Last night Grimsley was scheduled to pitch. Unfortunately, he easily found his way into the stadium.
Grimsley faced six Cincinnati batters. After an initial out, he yielded a single to Ken Griffey, a walk to Joe Morgan, a two-run double to George Foster, a two-run homer to Johnny Bench and an infield single to Dave Concepcion.
On Concepcion's grounder to first baseman Tony Perez, Grimsley stood mesmerized at the mound. The failure to cover first was more than Manager Dick Williams could stand. He waved to the bullpen before he reached the first-base line.
Although Grimsley's earned run average ballooned from 1.85, the National League's best, to 2.45, his 6-1 record was unaffected. The Expos, moving within three percentage points of first-place Philadelphia, tied the game with four runs in the seventh and beat the Reds, 5-4, on Dale Murray's wild pitch in the 11th.
The winning pitcher, contributing four of the Expos' 10 2/3 innings of scoreless relief work, was 36-year old Darold Knowles. This is the Knowles who toiled for the Washington Senators, posting a 9-2 record with 2.25 ERA in 1969 and going 2-14 with an improved 2.04 in 1970.
Knowles is making considerably less than Grimsley's $1 million payment over the next five years. There are enough high salaries, however, to demand a 1.6 million attendace as a break-even-figure and last night's crowd of 11,826 left the Expos 84,283 behind last year's 1,433,757 mark after only 17 games.
Grimsley's early success - he won his first five - had some folks predicting a 20-victory season, but he was quick to cool their ardor.

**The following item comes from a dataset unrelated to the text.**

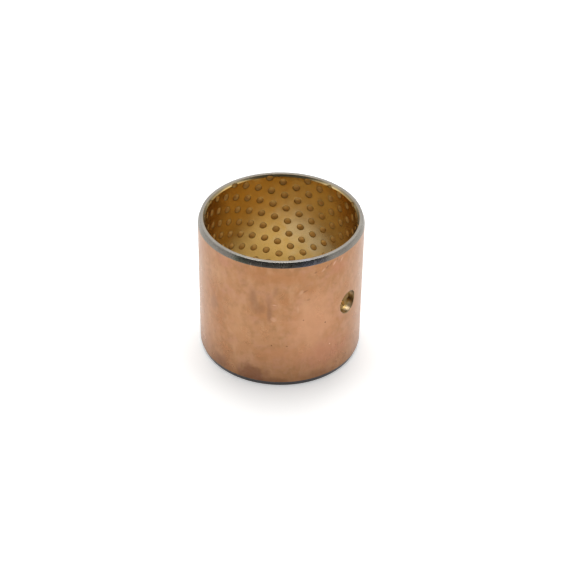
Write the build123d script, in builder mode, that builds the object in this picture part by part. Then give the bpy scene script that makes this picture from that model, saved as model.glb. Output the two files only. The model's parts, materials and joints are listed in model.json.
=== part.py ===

"If you have any baseball sense," he said, "you know I'm not going to win 20. I've averaged 12 wins a season and I expect to win between 12 and 15 this year."
The consesus of the experts is that he is probably right. Grimsley throws what is generously termed "junk" and it takes a while to get used to it. His best season in Baltimore was his first, in 1974, when he was 18-13 against unfamiliar American League batters. The next three seasons he barely topped .500 before becoming a free agent and crossing the border.
The first time around in his National League reunion he has fooled all except his old pals, the Reds, who know him best. They pasted Grimsley with his only defeat and last night they liked his floaters even better.
Possibly, though, Grimsley threw them off balance for everyone who followed. And, even if he doesn't win 20, he could help the Expos stay close to the top of baseball's sorriest division. Dodgers 10, Pirates 1
Southpaw Tommy John breezed to his sixth victory and aided his own cause by doubling home two runs during a five-run outburst by the Dodgers in the fourth inning. Ron Cey and Dave Lopes added two-run homers for Los Angeles. John, now 6-1, yielded only four hits. Astros 2, Phillies 1
Catcher Bob Boone's throwing error allowed two unearned runs in the third inning, while Joachim Andujar and Tom Dixon combined for a five-hitter. Boone's error, his third in three games, came on a throw to first base after the Astros loaded the bases. Andujar yielded only two hits over five innings but left the game with a muscle tear in his rib cage. Mets 1-3, Braves 2-1
Steve Henderson drove in one run with a third-inning double and scored another to key the Mets' victory in the nightcap behind the six-hit pitching of Nino Espinosa.In the opener, Jerry Royster's RBI single with two out in the 10th inning gave Phil Niekro his third win in nine decisions. Niekro went all the way on a four-hitter. Tigers 5, Brewers 3
Ron LeFlore, who collected four hits, including his fourth homer of the year, doubled with one out in the seventh, setting the stage for Jason Thompson. The 24-year-old first baseman hit his ninth homer of the year off loser Jerry Augustine, 4-6, to put Detroit ahead, 4-3. Parrish provided the insurance with his fourth homer in the eight. Indians 5, Yankees 4
Rick Manning drove in three runs, the third with a two-out, game winning single in the 10th inning to lead Cleveland over New York. Paul Dade slapped a triple off loser Sparky Lyle, 2-1, and scored when Manning, who had singled in a pair of runs in the fourth, hit an 0-2 pitch for the game-winner, giving Sid Monge, 1-0, the victory in relief. Monge worked 6 1-3 innings of one-hit relief. Rangers 4, A's 3
Jim Sundberg's third single of the game scored Al Oliver with the winning run and made Jon Matlack, 4-4, a winner. Oliver ahad doubled down the left field line with one out and, after Richie Zisk was walked intentionally, reliever Elias Sosa was greeted By Sundberg's hit with the runners going. Sundberg had extended his hitting streak to 16 straight games earlier off starter and loser John Henry Johnson, 3-3. White Sox 9, Angels 6
Jorge Orta and Bill Nahorodny hit two-run homers as Chicago took a 9-1 lead into the ninth inning and then held on as California scored five times. Steve Stone, 2-2, was the beneficiary of the hitting attack while Nolan Ryan, 2-3, suffered wildness and took the loss. Both Orta and Nahorodny hit their homers during a five-run rally in the eighth inning.